== EXERCISE DESCRIPTION ==
Copy out all lines in the data below containing the string "that".
====== EXTRACTED ENTRIES ======
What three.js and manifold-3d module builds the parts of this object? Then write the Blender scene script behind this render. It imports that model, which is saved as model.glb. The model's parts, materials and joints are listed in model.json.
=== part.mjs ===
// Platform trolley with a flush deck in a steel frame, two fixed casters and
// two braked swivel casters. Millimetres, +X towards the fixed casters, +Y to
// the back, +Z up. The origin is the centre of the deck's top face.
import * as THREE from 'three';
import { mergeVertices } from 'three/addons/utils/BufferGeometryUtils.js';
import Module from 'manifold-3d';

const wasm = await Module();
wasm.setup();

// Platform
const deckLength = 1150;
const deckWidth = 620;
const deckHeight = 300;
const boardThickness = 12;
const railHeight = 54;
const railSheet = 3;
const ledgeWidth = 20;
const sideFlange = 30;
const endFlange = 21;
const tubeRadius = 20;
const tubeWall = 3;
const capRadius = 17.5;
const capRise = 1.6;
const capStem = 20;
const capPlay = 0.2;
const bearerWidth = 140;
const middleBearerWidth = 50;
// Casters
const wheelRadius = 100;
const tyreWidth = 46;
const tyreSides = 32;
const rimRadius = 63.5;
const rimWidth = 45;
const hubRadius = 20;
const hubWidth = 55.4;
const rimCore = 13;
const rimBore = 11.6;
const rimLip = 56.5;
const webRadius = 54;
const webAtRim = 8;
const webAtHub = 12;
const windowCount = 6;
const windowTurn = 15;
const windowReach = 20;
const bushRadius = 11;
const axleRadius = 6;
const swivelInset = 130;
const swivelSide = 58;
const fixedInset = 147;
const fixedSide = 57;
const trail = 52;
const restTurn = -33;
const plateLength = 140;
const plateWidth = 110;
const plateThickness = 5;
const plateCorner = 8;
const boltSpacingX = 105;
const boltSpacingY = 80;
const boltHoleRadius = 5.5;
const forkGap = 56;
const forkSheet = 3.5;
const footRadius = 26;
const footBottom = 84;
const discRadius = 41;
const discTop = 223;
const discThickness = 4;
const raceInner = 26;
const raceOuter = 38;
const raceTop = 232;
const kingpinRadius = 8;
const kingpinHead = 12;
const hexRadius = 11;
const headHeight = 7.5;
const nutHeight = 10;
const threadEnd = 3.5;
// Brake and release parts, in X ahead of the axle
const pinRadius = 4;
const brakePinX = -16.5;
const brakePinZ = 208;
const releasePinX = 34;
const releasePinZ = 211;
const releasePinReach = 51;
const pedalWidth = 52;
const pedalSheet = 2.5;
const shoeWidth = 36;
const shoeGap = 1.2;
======
====== EXTRACTED ENTRIES ======
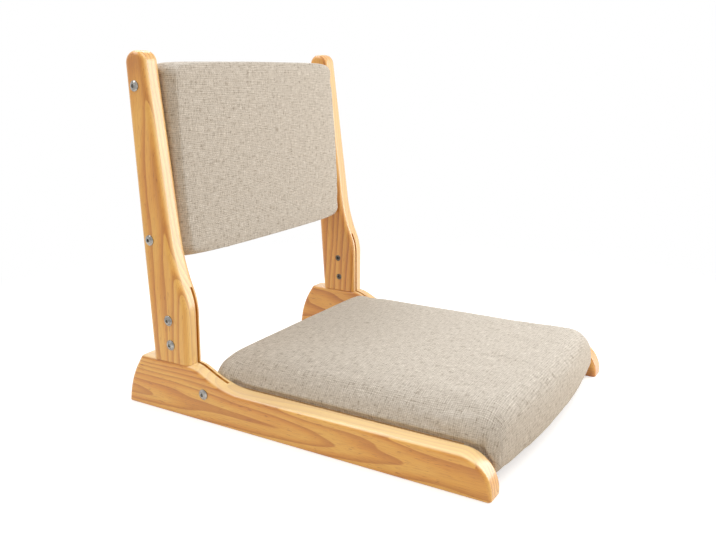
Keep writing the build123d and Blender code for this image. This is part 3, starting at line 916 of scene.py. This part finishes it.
======
====== EXTRACTED ENTRIES ======
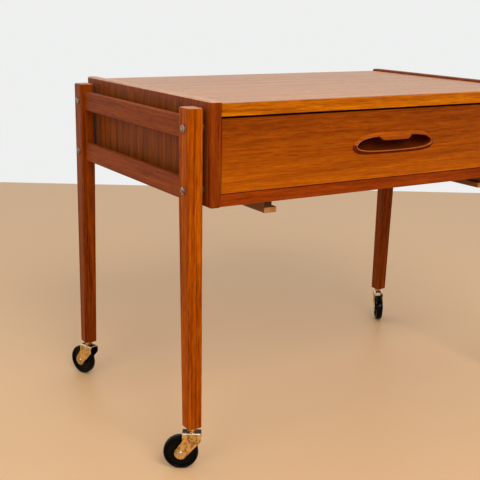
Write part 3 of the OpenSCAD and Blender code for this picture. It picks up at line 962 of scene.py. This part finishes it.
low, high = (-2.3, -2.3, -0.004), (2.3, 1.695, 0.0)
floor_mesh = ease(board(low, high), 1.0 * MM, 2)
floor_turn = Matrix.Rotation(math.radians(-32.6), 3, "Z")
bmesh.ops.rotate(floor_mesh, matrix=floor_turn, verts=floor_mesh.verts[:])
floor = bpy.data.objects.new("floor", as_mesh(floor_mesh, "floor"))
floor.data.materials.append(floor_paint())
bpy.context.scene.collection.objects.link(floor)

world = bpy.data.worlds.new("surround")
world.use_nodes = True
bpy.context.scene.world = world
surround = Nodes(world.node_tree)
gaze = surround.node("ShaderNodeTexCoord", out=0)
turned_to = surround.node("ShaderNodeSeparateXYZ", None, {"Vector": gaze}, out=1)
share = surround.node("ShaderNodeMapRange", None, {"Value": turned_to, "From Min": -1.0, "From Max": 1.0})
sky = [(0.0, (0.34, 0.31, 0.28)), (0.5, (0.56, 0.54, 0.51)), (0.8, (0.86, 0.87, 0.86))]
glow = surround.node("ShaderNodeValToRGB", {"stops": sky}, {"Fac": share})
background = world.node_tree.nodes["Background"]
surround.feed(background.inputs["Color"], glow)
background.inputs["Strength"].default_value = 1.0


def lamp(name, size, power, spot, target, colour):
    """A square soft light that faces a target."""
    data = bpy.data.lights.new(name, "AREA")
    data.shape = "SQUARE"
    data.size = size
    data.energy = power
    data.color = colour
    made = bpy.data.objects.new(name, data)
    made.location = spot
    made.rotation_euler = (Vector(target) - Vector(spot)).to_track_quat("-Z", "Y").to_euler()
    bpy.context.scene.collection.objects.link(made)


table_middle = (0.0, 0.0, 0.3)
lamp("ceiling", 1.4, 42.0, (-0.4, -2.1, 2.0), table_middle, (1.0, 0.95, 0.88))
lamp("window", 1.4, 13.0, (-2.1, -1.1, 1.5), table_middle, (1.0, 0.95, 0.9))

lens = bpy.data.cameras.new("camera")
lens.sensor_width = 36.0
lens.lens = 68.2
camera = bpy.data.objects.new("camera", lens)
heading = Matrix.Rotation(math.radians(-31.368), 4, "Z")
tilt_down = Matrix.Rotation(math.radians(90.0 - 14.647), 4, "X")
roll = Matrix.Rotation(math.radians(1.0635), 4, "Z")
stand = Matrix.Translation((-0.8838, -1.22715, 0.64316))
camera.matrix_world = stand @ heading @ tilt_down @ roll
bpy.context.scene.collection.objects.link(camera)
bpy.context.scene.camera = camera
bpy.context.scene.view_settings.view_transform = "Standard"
======
== EXERCISE SOLUTION ==
What three.js and manifold-3d module builds the parts of this object? Then write the Blender scene script behind this render. It imports that model, which is saved as model.glb. The model's parts, materials and joints are listed in model.json.
    """A square soft light that faces a target."""